RAD German ww2 logo THE REICHSARBEITSDIENST

THE REICHSARBEITSDIENST (RAD – REICH LABOUR SERVICE)

The RAD was initially formed during July 1934 as the official state labour service. The RAD brought together all the different  labour organisations formed in Germany during the Weimar Republic.

RAD members provided essential manpower for various civil (autobahns), military (Atlantic Wall defences), and agricultural construction projects (flood prevention).

Konstantin Hierl was its director during the organization’s entire lifetime, and his initial plan was to have a 2 year service structure for all men between 17 and 23. He was presented with an Officers Dagger that had a unique Damascus blade, this was sold in a UK auction house many years ago.

By 1935 a six month compulsory service for males and females was made law. Every facet of the RAD was modelled upon a military theme, and therefore the transfer to the Whermacht was a smooth transition. Eventually due to severe strains on replacement military manpower the entrance age was lowered and actual service time reduced.

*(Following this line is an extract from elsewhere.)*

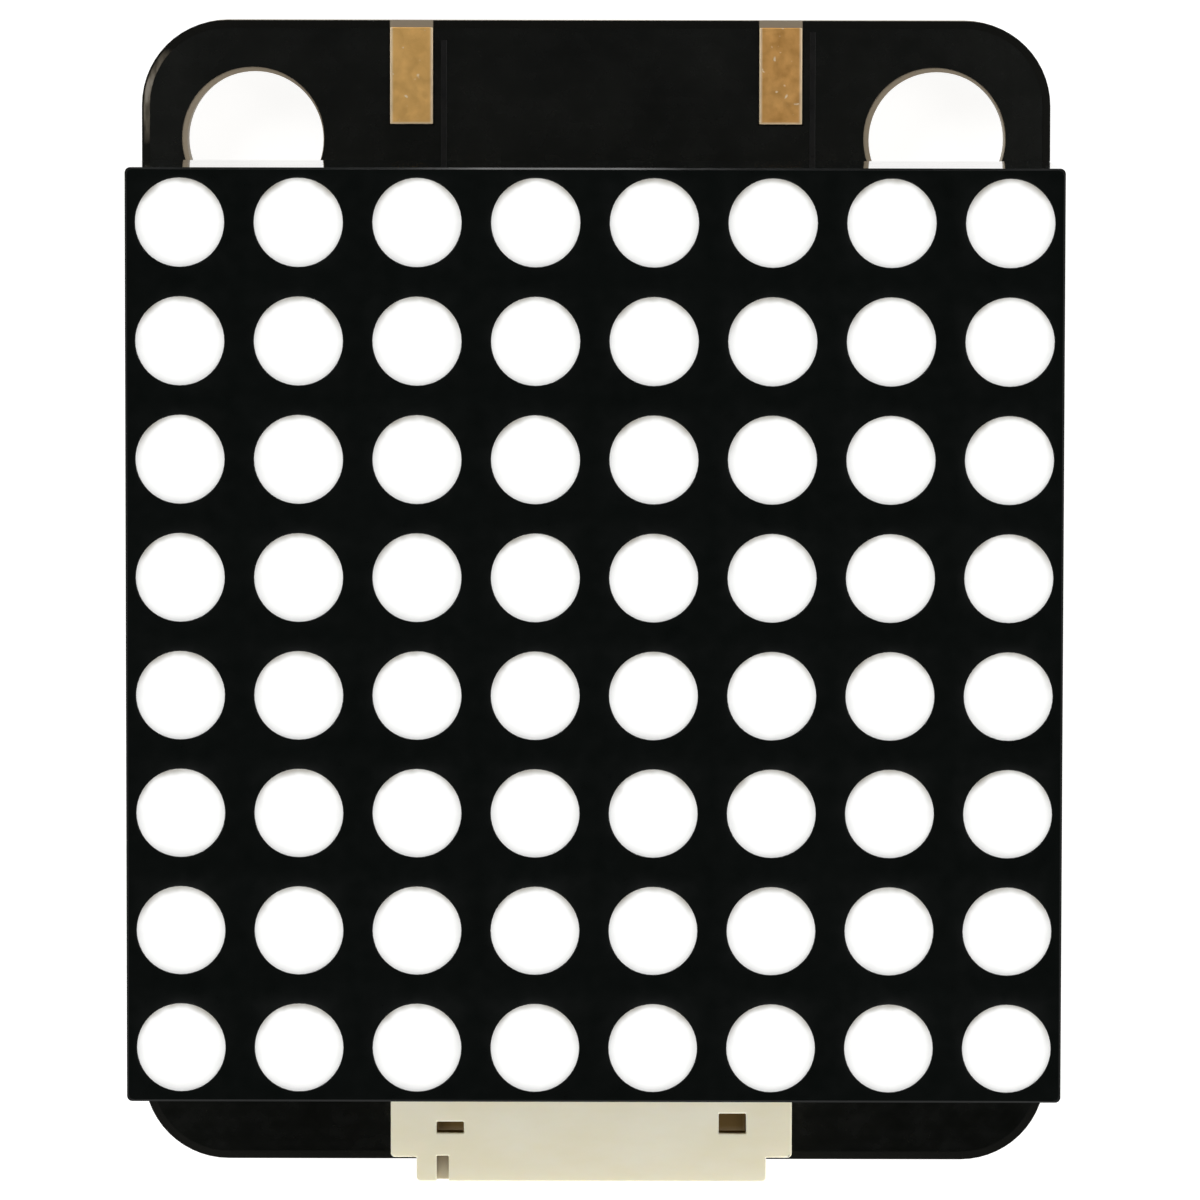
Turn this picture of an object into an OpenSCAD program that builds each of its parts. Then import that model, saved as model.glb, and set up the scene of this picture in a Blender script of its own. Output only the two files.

While the RAD was divided into two major sections for men and women, it was only the men that were allowed to wear the RAD man and RAD officer daggers respectively.

Even as early as the campaign in Norway, RAD units were utilised to free up frontline troops by repairing roads and distributing ammunition and food.

RAD troops often found themselves fighting alongside regular infantry on the Russian Front as well as manning anti-aircraft guns.

Right at the end of WW2, RAD troops were taught mainly anti-tank and infantry tactics to defend what was left of the Third Reich. Limited accounts of their actions exist that provide evidence that although large combat actions were limited, they were fierce.